En revanche, la loi du 30 octobre 2017 acte la fin de l’application de plusieurs mesures de l’état d’urgence : la possibilité de fermeture des salles de spectacles, débits de boissons et lieux de réunion et l’interdiction de manifester, la dissolution des associations et la remise des armes (respectivement art. 8, 6-1 et 9 de la L. du 3 avr. 1955).
Cela étant dit, la loi du 30 octobre 2017 ne manque pas de laisser songeur car sous couvert d’un voile d’amélioration de l’État de droit, elle s’inscrit dans la même dynamique que la politique suivie par les Gouvernements successifs depuis plusieurs années. Elle conforte, par la même, un profond bouleversement de notre perception de nos libertés et de notre système d’organisation des pouvoirs et confirme un éloignement de la conception idéale de l’État de droit développée depuis la seconde moitié du 20e siècle.
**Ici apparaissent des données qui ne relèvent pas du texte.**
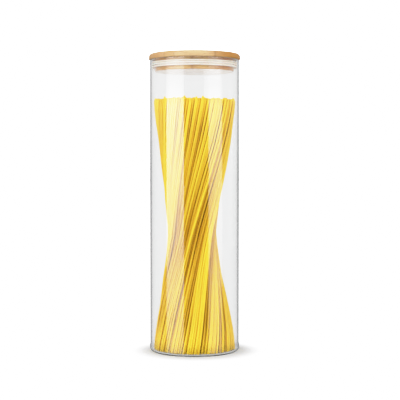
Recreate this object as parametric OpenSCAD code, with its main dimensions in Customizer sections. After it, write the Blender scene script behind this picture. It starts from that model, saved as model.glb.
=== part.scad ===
/* [Glass body] */
// Outside diameter of the glass
glass_d = 88; // [70:1:120]
// Height of the glass from its foot to its rim
glass_h = 286; // [120:1:320]
// Thickness of the glass wall
wall_t = 1.8; // [1.6:0.1:3]
// Thickness of the glass floor above its foot ring
floor_t = 1.8; // [1.6:0.1:6]
// Outside radius of the heel, where the wall turns into the floor
heel_r = 4; // [3.8:0.1:8]
// Radius that flame polishing leaves on both edges of the rim
rim_r = 0.7; // [0.3:0.05:0.75]
// Width of the flat ring the canister stands on
foot_w = 6; // [3:0.5:10]
// How far the middle of the floor is pushed up from the foot ring
push_up = 0.4; // [0.3:0.1:1]

/* [Bamboo lid] */
// How far the cap overhangs the glass all round
cap_overhang = 1; // [0:0.1:5]
// Thickness of the cap
cap_t = 6; // [6:0.1:12]
// Radius of the cap's upper edge
cap_top_r = 3; // [0.5:0.1:3]
// Radius of the cap's lower edge
cap_low_r = 1; // [0.3:0.1:2.5]
// Gap all round between the plug and the bore of the glass
plug_gap = 3.5; // [2:0.1:5]
// Height of the plug's neck, between the cap and the seal groove
neck_h = 2.5; // [1:0.1:6]
// Height of the seal groove
groove_h = 5.5; // [5:0.1:10]
// Depth of the seal groove into the plug
groove_deep = 2.8; // [1.5:0.1:5]
// Height of the flange that keeps the seal on
flange_h = 3.5; // [2:0.1:8]
// Radius of the flange's lower edge
flange_r = 0.8; // [0.2:0.1:1]

/* [Silicone seal] */
// How far the ring's body stands out of its groove
ring_proud = 1.2; // [0.4:0.1:1.6]
// Thickness of each lip
lip_t = 0.9; // [0.6:0.1:1.2]
// Number of lips round the ring
lips = 3; // [1:1:3]

/* [Fits] */
// Clearance between the lips' edges and the bore of the glass
lip_clear = 0.1; // [0.05:0.01:0.1]
// Clearance between the ring and the floor of its groove, in which the lid turns
turn_clear = 0.06; // [0.03:0.01:0.1]
// Clearance between the ring and each side of its groove
side_clear = 0.1; // [0.05:0.05:0.2]

/* [Hidden] */
$fn = 128;

glass_r = glass_d / 2;
bore_r = glass_r - wall_t;
heel_in_r = heel_r - wall_t;
foot_in_r = glass_r - heel_r - foot_w;
foot_edge_r = push_up / 2;

cap_r = glass_r + cap_overhang;
plug_r = bore_r - plug_gap;
groove_r = plug_r - groove_deep;
groove_top_z = glass_h - neck_h;
groove_low_z = groove_top_z - groove_h;
plug_low_z = groove_low_z - flange_h;

ring_in_r = groove_r + turn_clear;
ring_out_r = plug_r + ring_proud;
ring_low_z = groove_low_z + side_clear;
ring_h = groove_h - 2 * side_clear;
ring_edge_r = 0.4;
lip_tip_r = bore_r - lip_clear;
lip_step = (ring_h - lip_t) / max(lips - 1, 1);
lip_low_z = lips > 1 ? ring_low_z : ring_low_z + (ring_h - lip_t) / 2;

// Half section of a disc from z0 to z1, with its lower and upper edges rounded
module disc_section(r, z0, z1, low_r, top_r) {
    translate([0, z0 + low_r]) square([r, z1 - z0 - low_r - top_r]);
    translate([0, z0]) square([r - low_r, z1 - z0 - top_r]);
    translate([0, z0 + low_r]) square([r - top_r, z1 - z0 - low_r]);
    if (low_r > 0) translate([r - low_r, z0 + low_r]) circle(low_r);
    if (top_r > 0) translate([r - top_r, z1 - top_r]) circle(top_r);
}

// Half section of a ring between two radii, with every edge rounded
module ring_section(r0, r1, z0, h, edge_r) {
    translate([r0 + edge_r, z0]) square([r1 - r0 - 2 * edge_r, h]);
    translate([r0, z0 + edge_r]) square([r1 - r0, h - 2 * edge_r]);
    for (r = [r0 + edge_r, r1 - edge_r], z = [z0 + edge_r, z0 + h - edge_r])
        translate([r, z]) circle(edge_r);
}

// Straight-sided tube closed at the foot, with a rounded heel and a polished rim
module glass_body() {
    color([0.88, 0.91, 0.91, 0.35]) rotate_extrude() {
        difference() {
            disc_section(glass_r, 0, glass_h - rim_r, heel_r, 0);
            disc_section(bore_r, floor_t, glass_h, heel_in_r, 0);
            translate([0, -1]) square([foot_in_r - foot_edge_r, 1 + push_up]);
            translate([foot_in_r - foot_edge_r, push_up - foot_edge_r]) circle(foot_edge_r);
            translate([0, -1]) square([foot_in_r, 1 + push_up - foot_edge_r]);
        }
        ring_section(bore_r, glass_r, glass_h - 3 * rim_r, 3 * rim_r, rim_r);
    }
}

// Soft ring held in the plug's groove, with lips that press on the glass
module seal_ring() {
    color([0.93, 0.90, 0.87]) rotate_extrude() {
        ring_section(ring_in_r, ring_out_r, ring_low_z, ring_h, ring_edge_r);
        for (i = [0 : lips - 1]) translate([0, lip_low_z + i * lip_step]) {
            translate([ring_out_r - ring_edge_r - lip_t / 2, 0])
                square([lip_tip_r - ring_out_r + ring_edge_r, lip_t]);
            translate([lip_tip_r - lip_t / 2, lip_t / 2]) circle(lip_t / 2);
        }
    }
}

// Lower ply of the lid: a plug with a groove for the seal and a flange below it
module lid_plug() {
    color([0.86, 0.70, 0.50]) rotate_extrude() difference() {
        disc_section(plug_r, plug_low_z, glass_h, flange_r, 0);
        translate([groove_r, groove_low_z]) square([groove_deep + 1, groove_h]);
    }
}

// Upper ply of the lid: a disc with rounded edges that rests on the rim
module lid_cap() {
    color([0.89, 0.73, 0.48]) rotate_extrude()
        disc_section(cap_r, glass_h, glass_h + cap_t, cap_low_r, cap_top_r);
}

glass_body();
seal_ring();
lid_plug();
lid_cap();
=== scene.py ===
"""Looks for a lidded glass canister: clear glass, a milky silicone seal and a laminated bamboo lid."""

import math
import random

import bmesh
import bpy
from bpy.props import BoolProperty, FloatProperty, FloatVectorProperty, IntProperty, PointerProperty
from mathutils import Matrix, Vector, noise


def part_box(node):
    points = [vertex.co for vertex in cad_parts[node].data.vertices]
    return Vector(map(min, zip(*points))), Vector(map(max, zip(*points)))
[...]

Ce bouleversement s’illustre tout d’abord par une séparation des pouvoirs revue et corrigée de sorte à favoriser un « excès » d’exécutif de manière pérenne. L’autorité administrative se voit en effet investie de larges pouvoirs à travers les articles du 1er chapitre de la loi qui insère de nouvelles dispositions dans le Code de la sécurité intérieure. Ces dernières transposent, avec quelques ajustements, les mesures phares de la loi du 3 avril 1955 sur l’état d’urgence dans le droit commun (supra). Le déséquilibre entre les pouvoirs (permettant à l’autorité administrative de restreindre les libertés) considéré comme exceptionnel et exclusivement concédé au titre du régime dérogatoire de l’état d’urgence (limité dans le temps pour affronter une menace extraordinaire) dans l’unique but de permettre au plus vite un retour à la « normalité », devient désormais une règle inscrite dans le Code de la sécurité intérieure.
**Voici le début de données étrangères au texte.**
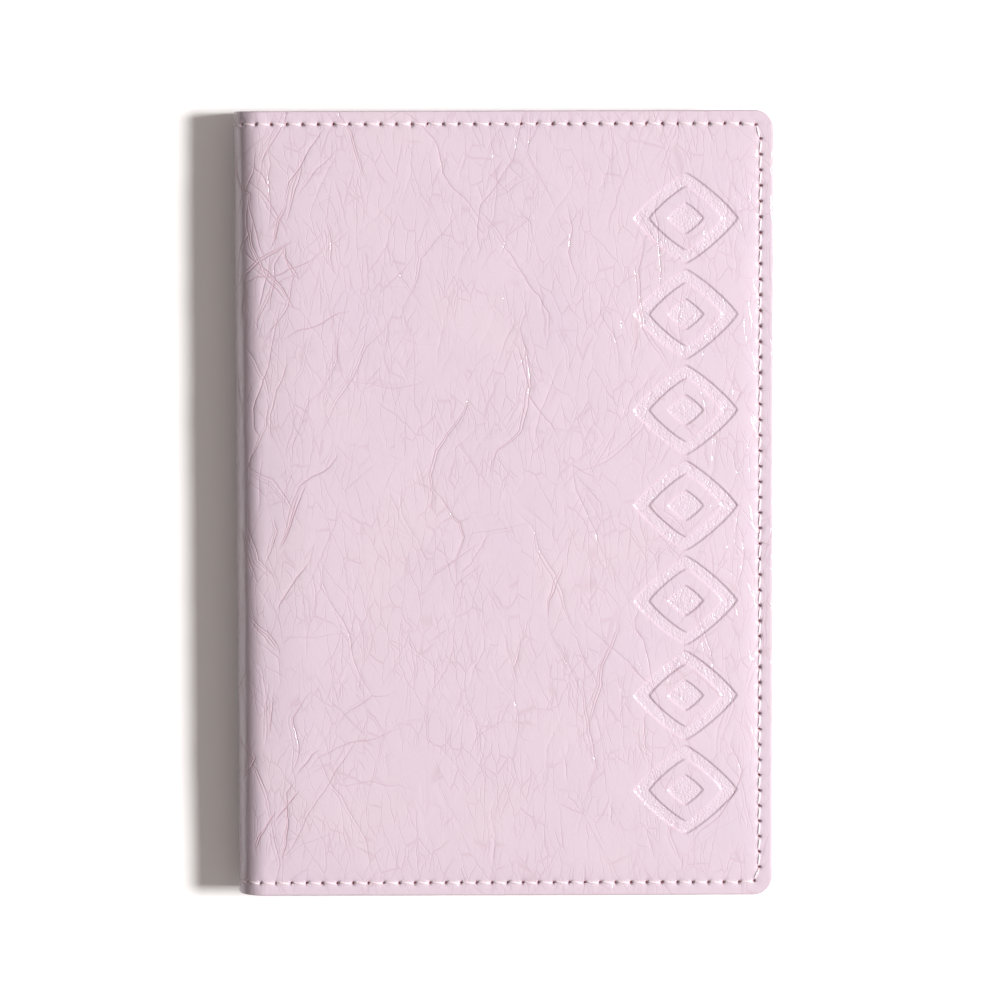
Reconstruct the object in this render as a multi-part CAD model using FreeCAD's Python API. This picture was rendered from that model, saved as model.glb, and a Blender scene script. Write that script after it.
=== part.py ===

Cette altération de la frontière exception/ordinaire est confirmée par le caractère temporaire du 1er chapitre de la loi (application jusqu’au 31 déc. 2020, art. 5). On retrouve ici la logique empruntée depuis 2001 notamment, qui consiste à atténuer le degré d’exceptionnalité des mesures par une application initialement à durée limitée. Pourtant, les faits démontrent que la prolongation est aisée au moment voulu. D’ailleurs, la loi du 30 octobre 2017 en contient une parfaite illustration : l’article 17 prolonge de deux ans l’application d’un article de la loi sur le renseignement du 24 juillet 2015.
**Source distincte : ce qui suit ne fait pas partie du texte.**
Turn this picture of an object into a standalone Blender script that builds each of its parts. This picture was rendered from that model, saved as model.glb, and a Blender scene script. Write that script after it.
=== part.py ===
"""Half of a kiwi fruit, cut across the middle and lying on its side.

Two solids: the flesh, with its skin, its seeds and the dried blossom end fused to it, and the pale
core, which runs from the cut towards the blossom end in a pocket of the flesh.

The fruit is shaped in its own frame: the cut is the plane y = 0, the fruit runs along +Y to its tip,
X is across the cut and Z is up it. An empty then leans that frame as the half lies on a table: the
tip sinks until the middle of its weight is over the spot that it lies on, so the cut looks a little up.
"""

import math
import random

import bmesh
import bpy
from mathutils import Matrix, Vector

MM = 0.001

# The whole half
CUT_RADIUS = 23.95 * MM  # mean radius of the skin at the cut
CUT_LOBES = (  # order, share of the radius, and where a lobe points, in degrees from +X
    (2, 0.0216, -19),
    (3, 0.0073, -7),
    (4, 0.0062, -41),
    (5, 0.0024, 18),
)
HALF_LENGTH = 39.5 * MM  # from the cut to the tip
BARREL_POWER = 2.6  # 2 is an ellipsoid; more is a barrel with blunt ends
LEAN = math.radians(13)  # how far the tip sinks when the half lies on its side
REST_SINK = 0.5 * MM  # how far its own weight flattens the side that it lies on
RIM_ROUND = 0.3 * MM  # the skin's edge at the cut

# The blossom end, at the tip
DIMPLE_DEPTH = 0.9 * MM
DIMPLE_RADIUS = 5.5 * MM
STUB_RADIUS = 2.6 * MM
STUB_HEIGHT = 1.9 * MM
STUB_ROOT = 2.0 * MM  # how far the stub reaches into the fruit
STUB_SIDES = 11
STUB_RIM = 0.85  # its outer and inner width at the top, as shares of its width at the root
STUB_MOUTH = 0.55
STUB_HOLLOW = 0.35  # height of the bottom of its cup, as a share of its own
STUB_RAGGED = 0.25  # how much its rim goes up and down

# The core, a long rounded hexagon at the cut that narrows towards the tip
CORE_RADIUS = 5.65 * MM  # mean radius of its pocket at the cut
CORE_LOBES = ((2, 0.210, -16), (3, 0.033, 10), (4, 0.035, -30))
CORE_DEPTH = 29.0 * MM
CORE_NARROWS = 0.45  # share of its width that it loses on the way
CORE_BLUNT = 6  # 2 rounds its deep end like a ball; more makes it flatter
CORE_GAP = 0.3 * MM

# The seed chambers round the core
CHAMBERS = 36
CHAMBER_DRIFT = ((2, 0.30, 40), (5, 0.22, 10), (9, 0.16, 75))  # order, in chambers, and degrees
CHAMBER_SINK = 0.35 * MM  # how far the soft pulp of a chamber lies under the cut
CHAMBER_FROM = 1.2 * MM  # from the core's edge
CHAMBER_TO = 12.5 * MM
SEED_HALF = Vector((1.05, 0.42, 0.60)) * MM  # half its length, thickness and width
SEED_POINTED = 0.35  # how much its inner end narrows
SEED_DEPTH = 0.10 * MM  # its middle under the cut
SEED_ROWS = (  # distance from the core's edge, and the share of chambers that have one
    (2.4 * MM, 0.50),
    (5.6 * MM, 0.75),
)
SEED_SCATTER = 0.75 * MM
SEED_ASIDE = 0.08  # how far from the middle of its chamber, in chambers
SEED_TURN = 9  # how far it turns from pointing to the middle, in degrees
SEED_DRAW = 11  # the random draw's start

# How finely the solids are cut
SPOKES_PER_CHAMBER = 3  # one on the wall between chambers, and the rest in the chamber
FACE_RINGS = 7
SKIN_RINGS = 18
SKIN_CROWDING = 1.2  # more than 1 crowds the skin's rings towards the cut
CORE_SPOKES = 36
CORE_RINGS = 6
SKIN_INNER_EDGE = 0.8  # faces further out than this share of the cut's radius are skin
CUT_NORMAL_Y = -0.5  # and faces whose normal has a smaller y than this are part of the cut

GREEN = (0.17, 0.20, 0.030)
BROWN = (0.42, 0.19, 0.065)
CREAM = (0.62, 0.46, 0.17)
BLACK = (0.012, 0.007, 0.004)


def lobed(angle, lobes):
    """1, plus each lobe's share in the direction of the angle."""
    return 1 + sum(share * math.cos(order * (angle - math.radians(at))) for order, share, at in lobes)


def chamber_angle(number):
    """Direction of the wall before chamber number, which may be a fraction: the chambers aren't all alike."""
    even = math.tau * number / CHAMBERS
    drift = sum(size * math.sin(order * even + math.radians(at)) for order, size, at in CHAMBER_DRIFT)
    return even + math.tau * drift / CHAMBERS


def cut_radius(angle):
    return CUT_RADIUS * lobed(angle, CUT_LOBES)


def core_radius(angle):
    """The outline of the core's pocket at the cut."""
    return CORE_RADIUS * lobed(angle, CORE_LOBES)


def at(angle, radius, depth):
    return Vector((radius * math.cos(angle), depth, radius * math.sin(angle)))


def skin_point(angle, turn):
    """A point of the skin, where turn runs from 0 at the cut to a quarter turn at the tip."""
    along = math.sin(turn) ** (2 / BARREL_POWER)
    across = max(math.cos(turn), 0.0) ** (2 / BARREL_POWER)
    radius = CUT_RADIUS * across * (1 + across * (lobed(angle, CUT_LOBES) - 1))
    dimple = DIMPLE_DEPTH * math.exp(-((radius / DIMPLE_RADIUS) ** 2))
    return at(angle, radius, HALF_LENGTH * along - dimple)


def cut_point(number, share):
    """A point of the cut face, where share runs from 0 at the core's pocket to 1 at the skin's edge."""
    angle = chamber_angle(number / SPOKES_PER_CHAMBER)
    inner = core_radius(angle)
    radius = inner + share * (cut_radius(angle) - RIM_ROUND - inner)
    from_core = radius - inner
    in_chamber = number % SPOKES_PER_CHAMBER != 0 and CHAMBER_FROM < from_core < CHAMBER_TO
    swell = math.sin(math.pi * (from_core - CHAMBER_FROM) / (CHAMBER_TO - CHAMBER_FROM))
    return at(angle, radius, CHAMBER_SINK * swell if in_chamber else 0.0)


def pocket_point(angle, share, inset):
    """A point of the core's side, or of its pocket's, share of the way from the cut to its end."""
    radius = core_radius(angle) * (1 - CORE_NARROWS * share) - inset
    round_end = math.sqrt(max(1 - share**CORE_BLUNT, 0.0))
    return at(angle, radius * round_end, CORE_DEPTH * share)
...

Enfin, d’autres dispositions du texte contribuent à flouter les frontières et desserrent les limites dans lesquelles chaque pouvoir agit et les libertés s’exercent. Ainsi, alors que la police administrative se veut investie d’une mission de prévention, elle semble désormais détenir un pouvoir de sanction des individus en dehors de tout commencement d’exécution, à travers des mesures qui pourraient être assimilées à des peines (art. 3 sur les mesures individuelles de contrôle administratif et de surveillance et notion de « raisons sérieuses de penser » qu’un « comportement constitue une menace d’une particulière gravité pour la sécurité et l’ordre public »). La durée de ces mesures individuelles (entre 3 et 6 mois, renouvelable dans la limite de 12 mois) et leur étendue (périmètre de la zone à respecter et pointage notamment), remettent en cause in concreto le principe de présomption d’innocence qui tombe sous le coup de cette « sanction » adoptée au titre de la dangerosité d’un individu ; mais aussi la charge de la preuve lorsque le texte ne précise pas les éléments que va devoir avancer l’autorité administrative au soutien de sa décision initiale et de son renouvellement (qui ne peut se faire que sur le fondement « d’éléments nouveaux ou complémentaires » dont on sait que les juges ont déjà permis d’interpréter de manière extensive ou pour le moins aléatoire : Cons. const. 16 mars 2017, M. Sofiyan I., n° 2017-624 QPC puis CE, réf., 19 juin 2017, n° 411587 et 411588 et CE, réf., 7 août 2017, n° 412697) ; enfin, et comme le texte de la loi reprend la durée prévue par le régime de l’état d’urgence, le caractère administratif de la mesure et la durée maximale de 12 mois n’inciteront pas le juge constitutionnel à requalifier ces mesures restrictives de liberté en mesures privatives, les excluant en conséquence au contrôle du juge judiciaire (Cons. const. 22 déc. 2015, M. Cédric D., n° 2015-527 QPC).
Le texte contient encore en germe plusieurs confusions du même ordre. C’est donc avec intérêt qu’il faudra observer les apports concrets de la nouvelle loi en matière de lutte contre le terrorisme mais aussi de conception de la justice pénale et administrative, après plus d’un an et onze mois d’état d’urgence dont l’impact en terme de sécurité a été reconnu pour le moins « limité » par la commission parlementaire en charge de son suivi.
Références
■ Cons. const. 16 mars 2017, M. Sofiyan I., n° 2017-624 QPC : AJDA 2017. 597 ; ibid. 1464, note O. Le Bot ; D. 2017. 1162, note P. Cassia.
■ CE, réf., 19 juin 2017, n° 411587 et 411588.
■ CE, réf., 7 aout 2017, n° 412697.
■ Cons. const. 22 déc. 2015, M. Cédric D., n° 2015-527 QPC : AJDA 2015. 2463 ; D. 2016. 79; ibid. 1461, obs. N. Jacquinot et A. Mangiavillano ; RFDA 2016. 123, note A. Roblot-Troizier ; Constitutions 2016. 277, chron. F. Lombard; ibid. 100, chron. L. Domingo.